Although the guidelines single out material that parents believe may be “pornographic” or “is not suited to student needs and their ability to comprehend the material presented, or is inappropriate for the grade level and age group,” affidavits filed by the law’s backers indicate that they will take shots at science education. One complainant filed an affidavit complaining that creationism wasn’t taught alongside evolution even though “the two main theories on the origin of man are the theory of evolution and creationism.” Another argued that global warming and evolution shouldn’t be taught as “reality.”
UPDATE
In keeping with this theme, bonehead extraordinaire and climate change denier, Florida governor, Rick Scott, has given the age of darkness a leg up by signing into law a provision that allows any parent to challenge how evolution or climate change are taught in schools.
The statute, which went into effect on July 1, forces school boards to hire an “unbiased hearing officer” who will look into complaints about instructional materials, according to a report by The Washington Post. The main proponents of the law, a group called the Florida Citizens Alliance, have argued that state-approved textbooks are “too liberal.”
“Purchased at taxpayer expense, these materials teach our children that European Socialism is better than free markets and that the government is the answer to every problem,” the group complains on its website.
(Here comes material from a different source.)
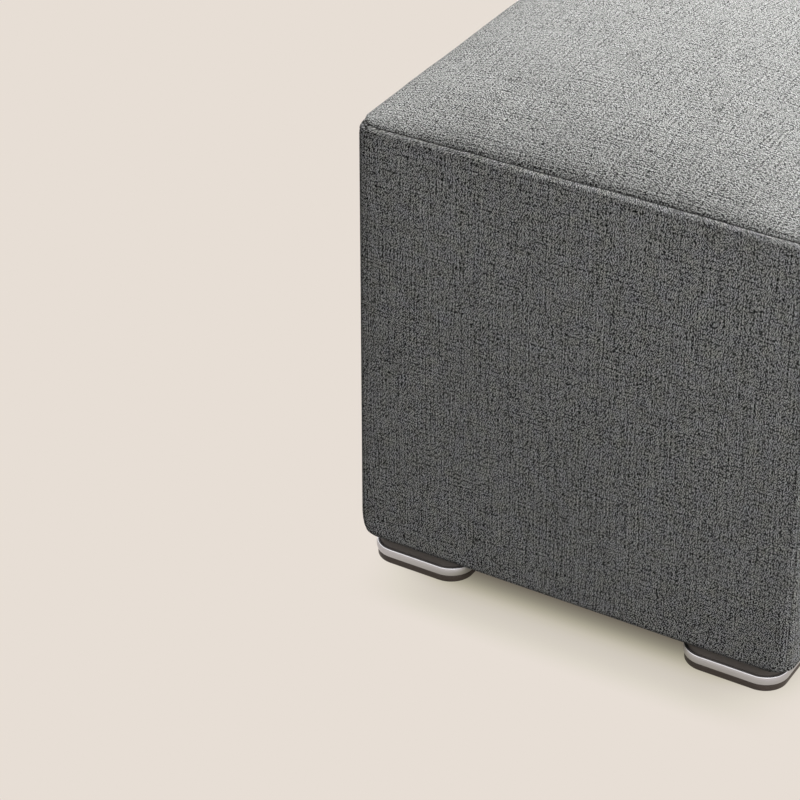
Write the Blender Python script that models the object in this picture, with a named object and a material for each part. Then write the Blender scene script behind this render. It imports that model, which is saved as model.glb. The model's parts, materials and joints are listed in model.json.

Although the guidelines single out material that parents believe may be “pornographic” or “is not suited to student needs and their ability to comprehend the material presented, or is inappropriate for the grade level and age group,” affidavits filed by the law’s backers indicate that they will take shots at science education. One complainant filed an affidavit complaining that creationism wasn’t taught alongside evolution even though “the two main theories on the origin of man are the theory of evolution and creationism.” Another argued that global warming and evolution shouldn’t be taught as “reality.”
4 comments:
The "robber barons" (if you will) are delighted with the conforming non-conformance of America. Sell 'em the old saw on rugged individualism and after decades we end up with the less bright among them regurgitating rubbish that pits various members of society against others, rather than coming together to form a bond against exploitation of the population at large.
Unions are reviled and the end result is people working underpaid jobs, often several at once, just to get by. Why pay a penny more for labour than you can get away with? Yet Americans stand up on their hind legs essentially proclaiming the lack of common bonds as natural, which situation instead promotes individualism as just natural market forces at work and therefore wonderful. Socialists are for Europe, yessir, not here.
Americans simply fail to recognize the tactic employed against them to reduce the chance that any given peon can see through the haze, and recognize he/she has been had and actually do something concrete about it. No it's all sold as patriotism and individualism at work, the way America should be by natural law. It's also utter bullshit.
American companies sent business overseas, primarily to China, and Trump at least recognized the incoherent pain of people living in flyover country living in reduced circumstances. Thus, with typical American bombast (since it hates all foreigners due to living in "the best country in the world") and solid hucksterism, Trump managed to blame China rather than American industrialists for the loss of jobs and be believed by huge numbers of dimwits anxious to blame someone.
Thus aggrieved and bereft of applying logic due to the rah rah American patriotism and poor schooling they receive, one ends up with a populace which blames everyone else but American capitalists themselves for the dire situation they find themselves in. Hate of all kinds is thus possible in these straitened circumstances because the belief that some outside force is responsible for the state of the nation leaves many identifiable groups susceptible to discrimination for being unAmerican or some other similar twaddle dreamt up by pulpit/dais rabble rousers, carnival barkers and people fond of their own voices. So low wages remain. Oh how Americans like to be led by some inspiring force, and a demagogue will do if nothing better is available.
Quite the snow job the USA has received from its rich oligarchs, apparently almost entirely accomplished under the radar. Anti-intellectualism soars when thinkers proclaim the real reasons for decline, or promote environmentalism or actual science, none of which puts burgers and fries on the table of the average person. Societal rot from within due to lack of focus against the real enemy, their own super-rich. But of course, it's really all them Russians and Chinese plus Blacks, Muslims and haters of America so far as the average US dolt is concerned. Lashing out at the world is the result, because, well, they're not American.
Yup it's a mess, and won't improve. You cannot use logic on people whose minds are already made up.
Speaking of which, Canada seems bent on a similar road. We were beset by commercials this year about our country being the best place in the world to live, with logic a bright ten year old could see through. All on the federal government dime promoting Canada 150. If this country is regarded by its denizens as overpoweringly wonderful, any complaints will diminish or be pooh-poohed by the brainwashed, or so believe the movers and shakers in charge. It worked in the US, so why not here. Be proud of that career as a Tim Hortons coffee pourer and bagel toaster!
BM
BM, really. Tim Horton's sources temporary foreign labour. Sheesh.
Anyong....Both Harper, historians and Trudeau are trumpeting how Canada became a country due to Vimy Ridge. It was a darn disaster.
Wait a minute. Some of Canada's best "first jobs" (with apologies to McDonalds) going to TFWs? That's enough of that. Wait another minute. Let's make the whole damned bunch of them "first jobs", all subsidized for as long as possible by the pension of someone from the previous generation who managed, at some point when they were still to be had, to land a job that wasn't just the next "first job".